Task description — Please give the data below again in full, exactly as it stands.

____

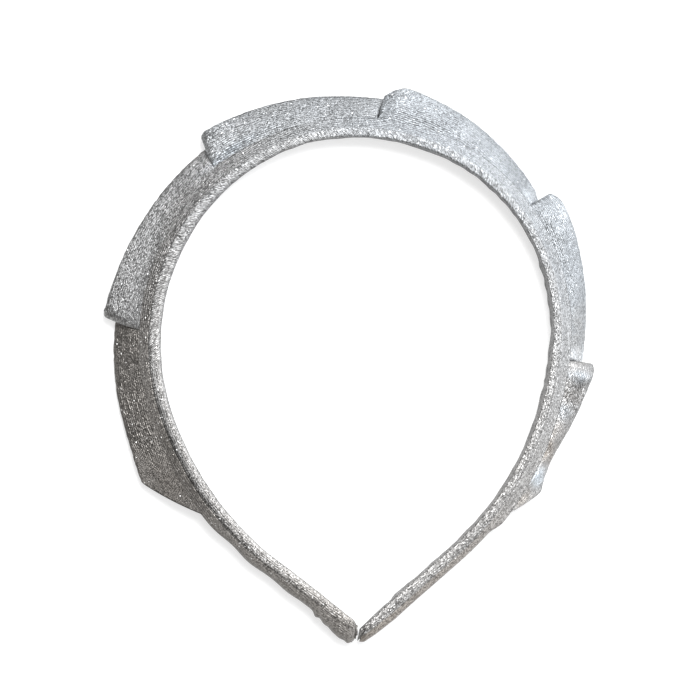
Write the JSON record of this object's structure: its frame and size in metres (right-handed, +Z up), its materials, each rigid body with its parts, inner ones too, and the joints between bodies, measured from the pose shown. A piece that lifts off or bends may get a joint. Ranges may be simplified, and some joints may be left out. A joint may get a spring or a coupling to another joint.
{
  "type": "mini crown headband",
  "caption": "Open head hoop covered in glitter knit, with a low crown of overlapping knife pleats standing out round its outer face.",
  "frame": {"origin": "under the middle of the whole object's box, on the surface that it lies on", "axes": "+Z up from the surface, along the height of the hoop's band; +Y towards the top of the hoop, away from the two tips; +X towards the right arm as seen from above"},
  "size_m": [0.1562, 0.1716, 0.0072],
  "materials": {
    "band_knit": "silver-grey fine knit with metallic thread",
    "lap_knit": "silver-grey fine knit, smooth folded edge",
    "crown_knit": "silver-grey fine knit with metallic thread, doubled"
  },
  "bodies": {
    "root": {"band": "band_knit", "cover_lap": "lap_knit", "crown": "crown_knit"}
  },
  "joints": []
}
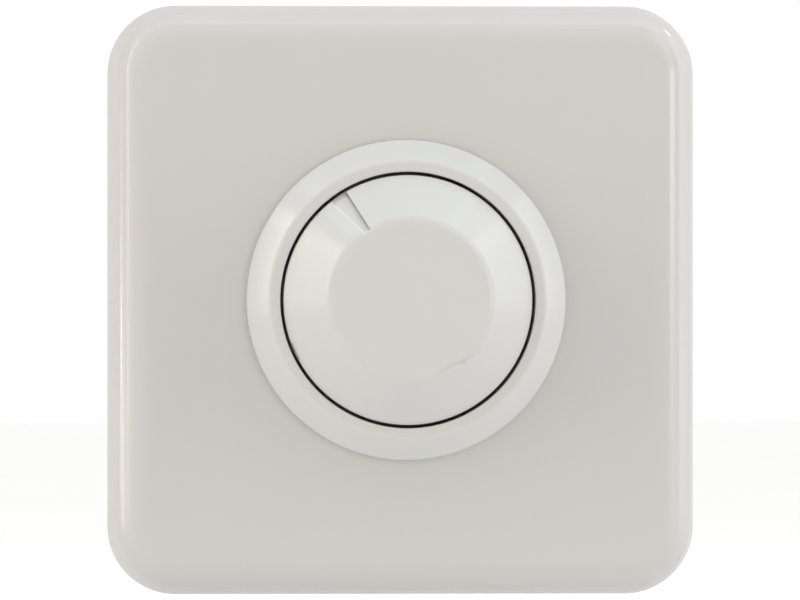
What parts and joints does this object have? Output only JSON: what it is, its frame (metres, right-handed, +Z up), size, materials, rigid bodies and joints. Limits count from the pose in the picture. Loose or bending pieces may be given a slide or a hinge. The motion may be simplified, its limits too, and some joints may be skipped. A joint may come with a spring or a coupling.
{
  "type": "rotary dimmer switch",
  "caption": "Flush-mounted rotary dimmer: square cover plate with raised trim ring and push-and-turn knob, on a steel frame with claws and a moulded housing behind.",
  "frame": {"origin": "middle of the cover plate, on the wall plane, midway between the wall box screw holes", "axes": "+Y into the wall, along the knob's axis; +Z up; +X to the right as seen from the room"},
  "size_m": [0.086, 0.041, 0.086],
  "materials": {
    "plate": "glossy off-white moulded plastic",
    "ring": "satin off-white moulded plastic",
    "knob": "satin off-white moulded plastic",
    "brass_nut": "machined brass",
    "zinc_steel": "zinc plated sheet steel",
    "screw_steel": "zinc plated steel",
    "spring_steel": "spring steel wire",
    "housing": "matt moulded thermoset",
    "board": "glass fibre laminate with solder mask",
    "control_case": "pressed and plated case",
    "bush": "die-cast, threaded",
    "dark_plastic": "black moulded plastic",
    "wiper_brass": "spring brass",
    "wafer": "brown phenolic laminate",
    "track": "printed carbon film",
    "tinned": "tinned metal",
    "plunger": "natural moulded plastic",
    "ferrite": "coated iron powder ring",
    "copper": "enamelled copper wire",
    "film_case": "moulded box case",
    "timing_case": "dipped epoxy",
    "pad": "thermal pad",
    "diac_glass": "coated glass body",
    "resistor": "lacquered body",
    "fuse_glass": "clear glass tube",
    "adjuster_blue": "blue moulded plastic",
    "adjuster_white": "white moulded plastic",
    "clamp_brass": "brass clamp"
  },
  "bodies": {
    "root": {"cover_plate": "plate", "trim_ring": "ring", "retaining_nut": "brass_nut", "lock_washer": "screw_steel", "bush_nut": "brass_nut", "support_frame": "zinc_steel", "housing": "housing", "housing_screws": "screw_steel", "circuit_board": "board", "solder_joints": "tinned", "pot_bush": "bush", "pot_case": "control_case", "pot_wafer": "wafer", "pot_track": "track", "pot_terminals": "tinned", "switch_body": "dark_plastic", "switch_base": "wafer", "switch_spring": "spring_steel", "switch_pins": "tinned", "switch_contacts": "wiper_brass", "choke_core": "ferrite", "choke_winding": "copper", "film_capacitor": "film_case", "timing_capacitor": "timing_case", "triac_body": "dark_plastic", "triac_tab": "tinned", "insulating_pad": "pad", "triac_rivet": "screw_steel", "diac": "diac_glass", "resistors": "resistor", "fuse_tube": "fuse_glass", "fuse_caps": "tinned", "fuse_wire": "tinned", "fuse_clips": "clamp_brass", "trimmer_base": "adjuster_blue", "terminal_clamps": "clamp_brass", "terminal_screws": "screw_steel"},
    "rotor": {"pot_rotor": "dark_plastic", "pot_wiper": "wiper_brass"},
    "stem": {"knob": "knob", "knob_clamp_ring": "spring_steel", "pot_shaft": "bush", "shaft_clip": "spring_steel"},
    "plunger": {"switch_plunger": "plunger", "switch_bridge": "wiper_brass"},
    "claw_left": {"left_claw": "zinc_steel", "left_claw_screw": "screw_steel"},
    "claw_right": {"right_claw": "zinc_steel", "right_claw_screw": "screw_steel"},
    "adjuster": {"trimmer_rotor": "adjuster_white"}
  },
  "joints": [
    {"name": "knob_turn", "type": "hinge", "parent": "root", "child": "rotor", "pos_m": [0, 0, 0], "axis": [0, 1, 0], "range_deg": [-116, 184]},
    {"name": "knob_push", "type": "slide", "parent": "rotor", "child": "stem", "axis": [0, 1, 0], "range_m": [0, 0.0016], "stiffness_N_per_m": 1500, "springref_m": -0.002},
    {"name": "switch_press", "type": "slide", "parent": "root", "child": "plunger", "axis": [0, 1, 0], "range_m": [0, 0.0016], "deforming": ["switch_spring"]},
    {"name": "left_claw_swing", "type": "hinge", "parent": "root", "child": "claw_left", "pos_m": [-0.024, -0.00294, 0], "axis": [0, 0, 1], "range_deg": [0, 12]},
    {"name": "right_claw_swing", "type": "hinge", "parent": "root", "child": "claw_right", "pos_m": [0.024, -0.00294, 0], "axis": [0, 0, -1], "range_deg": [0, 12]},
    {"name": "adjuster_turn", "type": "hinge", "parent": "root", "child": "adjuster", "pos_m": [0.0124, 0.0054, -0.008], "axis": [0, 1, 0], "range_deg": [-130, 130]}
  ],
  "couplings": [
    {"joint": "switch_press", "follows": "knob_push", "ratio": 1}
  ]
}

____

Result for this task —
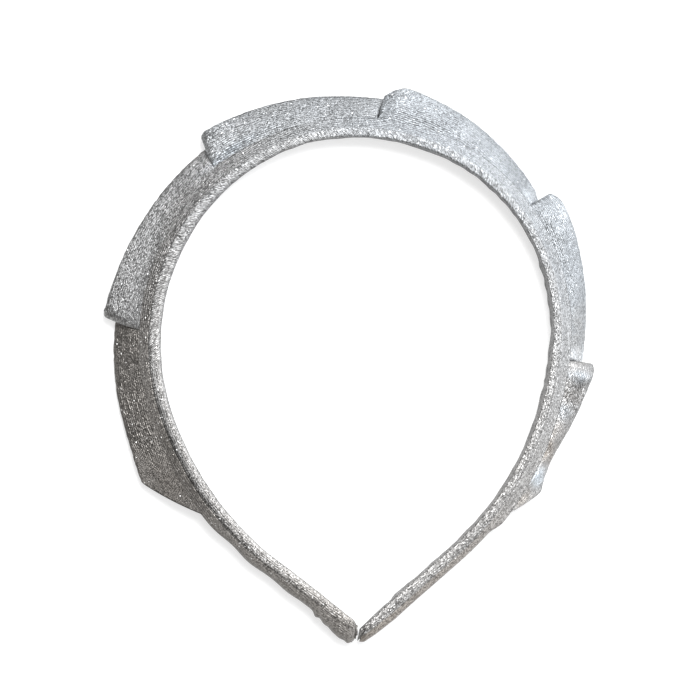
Write the JSON record of this object's structure: its frame and size in metres (right-handed, +Z up), its materials, each rigid body with its parts, inner ones too, and the joints between bodies, measured from the pose shown. A piece that lifts off or bends may get a joint. Ranges may be simplified, and some joints may be left out. A joint may get a spring or a coupling to another joint.
{
  "type": "mini crown headband",
  "caption": "Open head hoop covered in glitter knit, with a low crown of overlapping knife pleats standing out round its outer face.",
  "frame": {"origin": "under the middle of the whole object's box, on the surface that it lies on", "axes": "+Z up from the surface, along the height of the hoop's band; +Y towards the top of the hoop, away from the two tips; +X towards the right arm as seen from above"},
  "size_m": [0.1562, 0.1716, 0.0072],
  "materials": {
    "band_knit": "silver-grey fine knit with metallic thread",
    "lap_knit": "silver-grey fine knit, smooth folded edge",
    "crown_knit": "silver-grey fine knit with metallic thread, doubled"
  },
  "bodies": {
    "root": {"band": "band_knit", "cover_lap": "lap_knit", "crown": "crown_knit"}
  },
  "joints": []
}
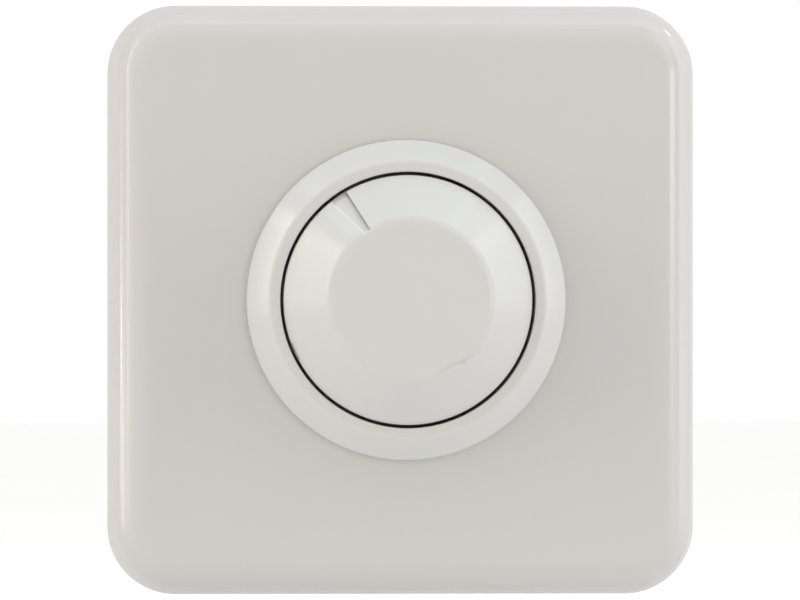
What parts and joints does this object have? Output only JSON: what it is, its frame (metres, right-handed, +Z up), size, materials, rigid bodies and joints. Limits count from the pose in the picture. Loose or bending pieces may be given a slide or a hinge. The motion may be simplified, its limits too, and some joints may be skipped. A joint may come with a spring or a coupling.
{
  "type": "rotary dimmer switch",
  "caption": "Flush-mounted rotary dimmer: square cover plate with raised trim ring and push-and-turn knob, on a steel frame with claws and a moulded housing behind.",
  "frame": {"origin": "middle of the cover plate, on the wall plane, midway between the wall box screw holes", "axes": "+Y into the wall, along the knob's axis; +Z up; +X to the right as seen from the room"},
  "size_m": [0.086, 0.041, 0.086],
  "materials": {
    "plate": "glossy off-white moulded plastic",
    "ring": "satin off-white moulded plastic",
    "knob": "satin off-white moulded plastic",
    "brass_nut": "machined brass",
    "zinc_steel": "zinc plated sheet steel",
    "screw_steel": "zinc plated steel",
    "spring_steel": "spring steel wire",
    "housing": "matt moulded thermoset",
    "board": "glass fibre laminate with solder mask",
    "control_case": "pressed and plated case",
    "bush": "die-cast, threaded",
    "dark_plastic": "black moulded plastic",
    "wiper_brass": "spring brass",
    "wafer": "brown phenolic laminate",
    "track": "printed carbon film",
    "tinned": "tinned metal",
    "plunger": "natural moulded plastic",
    "ferrite": "coated iron powder ring",
    "copper": "enamelled copper wire",
    "film_case": "moulded box case",
    "timing_case": "dipped epoxy",
    "pad": "thermal pad",
    "diac_glass": "coated glass body",
    "resistor": "lacquered body",
    "fuse_glass": "clear glass tube",
    "adjuster_blue": "blue moulded plastic",
    "adjuster_white": "white moulded plastic",
    "clamp_brass": "brass clamp"
  },
  "bodies": {
    "root": {"cover_plate": "plate", "trim_ring": "ring", "retaining_nut": "brass_nut", "lock_washer": "screw_steel", "bush_nut": "brass_nut", "support_frame": "zinc_steel", "housing": "housing", "housing_screws": "screw_steel", "circuit_board": "board", "solder_joints": "tinned", "pot_bush": "bush", "pot_case": "control_case", "pot_wafer": "wafer", "pot_track": "track", "pot_terminals": "tinned", "switch_body": "dark_plastic", "switch_base": "wafer", "switch_spring": "spring_steel", "switch_pins": "tinned", "switch_contacts": "wiper_brass", "choke_core": "ferrite", "choke_winding": "copper", "film_capacitor": "film_case", "timing_capacitor": "timing_case", "triac_body": "dark_plastic", "triac_tab": "tinned", "insulating_pad": "pad", "triac_rivet": "screw_steel", "diac": "diac_glass", "resistors": "resistor", "fuse_tube": "fuse_glass", "fuse_caps": "tinned", "fuse_wire": "tinned", "fuse_clips": "clamp_brass", "trimmer_base": "adjuster_blue", "terminal_clamps": "clamp_brass", "terminal_screws": "screw_steel"},
    "rotor": {"pot_rotor": "dark_plastic", "pot_wiper": "wiper_brass"},
    "stem": {"knob": "knob", "knob_clamp_ring": "spring_steel", "pot_shaft": "bush", "shaft_clip": "spring_steel"},
    "plunger": {"switch_plunger": "plunger", "switch_bridge": "wiper_brass"},
    "claw_left": {"left_claw": "zinc_steel", "left_claw_screw": "screw_steel"},
    "claw_right": {"right_claw": "zinc_steel", "right_claw_screw": "screw_steel"},
    "adjuster": {"trimmer_rotor": "adjuster_white"}
  },
  "joints": [
    {"name": "knob_turn", "type": "hinge", "parent": "root", "child": "rotor", "pos_m": [0, 0, 0], "axis": [0, 1, 0], "range_deg": [-116, 184]},
    {"name": "knob_push", "type": "slide", "parent": "rotor", "child": "stem", "axis": [0, 1, 0], "range_m": [0, 0.0016], "stiffness_N_per_m": 1500, "springref_m": -0.002},
    {"name": "switch_press", "type": "slide", "parent": "root", "child": "plunger", "axis": [0, 1, 0], "range_m": [0, 0.0016], "deforming": ["switch_spring"]},
    {"name": "left_claw_swing", "type": "hinge", "parent": "root", "child": "claw_left", "pos_m": [-0.024, -0.00294, 0], "axis": [0, 0, 1], "range_deg": [0, 12]},
    {"name": "right_claw_swing", "type": "hinge", "parent": "root", "child": "claw_right", "pos_m": [0.024, -0.00294, 0], "axis": [0, 0, -1], "range_deg": [0, 12]},
    {"name": "adjuster_turn", "type": "hinge", "parent": "root", "child": "adjuster", "pos_m": [0.0124, 0.0054, -0.008], "axis": [0, 1, 0], "range_deg": [-130, 130]}
  ],
  "couplings": [
    {"joint": "switch_press", "follows": "knob_push", "ratio": 1}
  ]
}